As screen runs its pseudo-terminal(s) on top of your gnome-terminal, it has no chance to intercepting the keys that gnome-terminal already intercepts. It needs to have its own shortcut keys, and you as the user are not supposed to press the shortcut keys that gnome-terminal understands. You can, but the result will not be what you expected as gnome-terminal does not know of the mess that screen created.
You might indeed have shortcuts only intercepted by your shell (not by the terminal where the shell reads its characters from), but those should not be affected unless they involve Ctrl-A (the only key intercepted by screen on top of the keys which are intercepted by the terminal subsystem (e.g. Ctrl-C)). They should work just the same way. Some of the shortcuts usually interpreted by that bash
shell are Ctrl-A (inside screen, you must use Ctrl-A a) to move the cursor to the beginning of the edited command, and Ctrl-E (works inside screen just the same way as not inside screen) to move to the end.
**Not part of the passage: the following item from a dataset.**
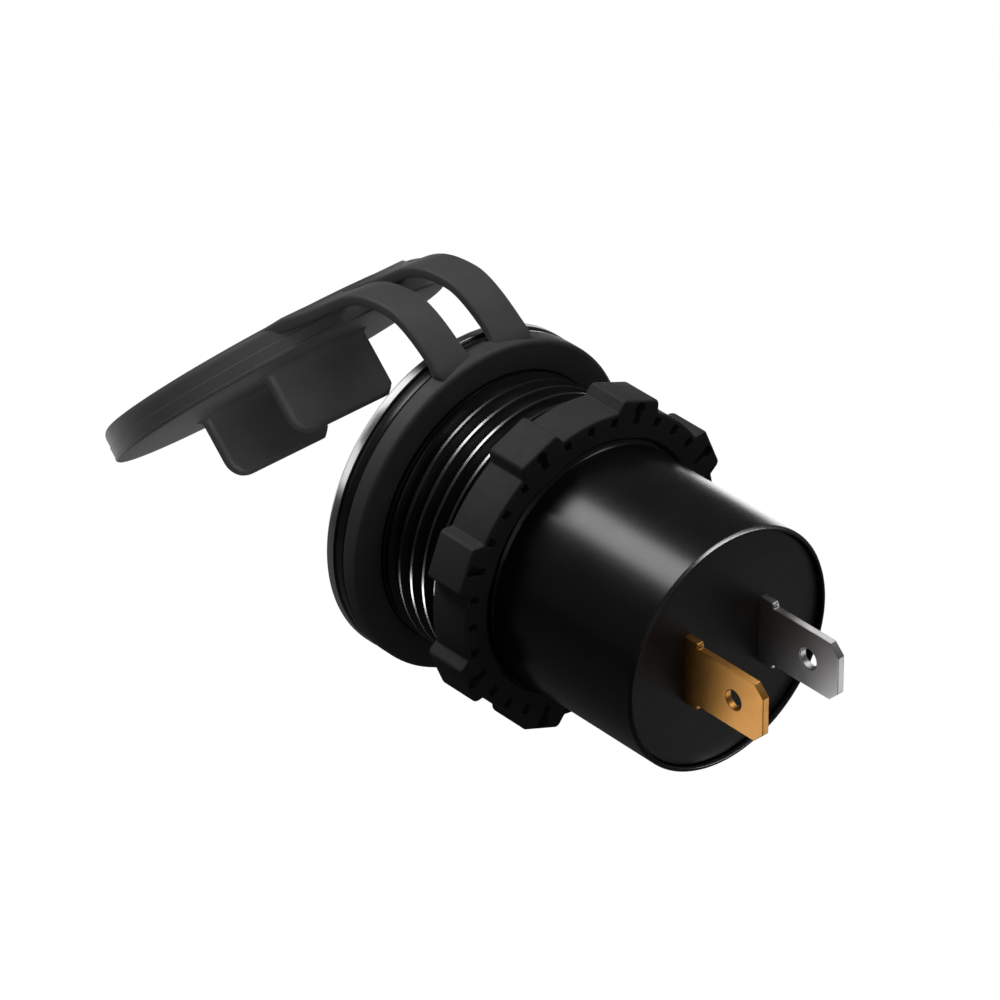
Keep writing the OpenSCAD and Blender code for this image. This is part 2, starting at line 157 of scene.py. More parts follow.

I know it's sounds complicated, but it's really dead simple because a terminal is just a file that you can write bytes to and read bytes from. Here's an excellent article that covers many related things if you are interested: http://www.linusakesson.net/programming/tty/index.php
To concern e.g. the Ctrl-D (a key combination supposed to be interpreted by the shell) issue, you should check that the characters generated by Ctrl-D are the same both on a gnome-terminal and a screen-terminal. You can see the character for example with cat
. I suspect that they are indeed the same (it is so on my system), and if yes, that means that screen launched another shell than gnome-terminal normally does. In this case, find out what shell is launched by a gnome-terminal natively, and launch this shell (with same command-line arguments) in your screen-session, too.
tmux
may be what you are looking for.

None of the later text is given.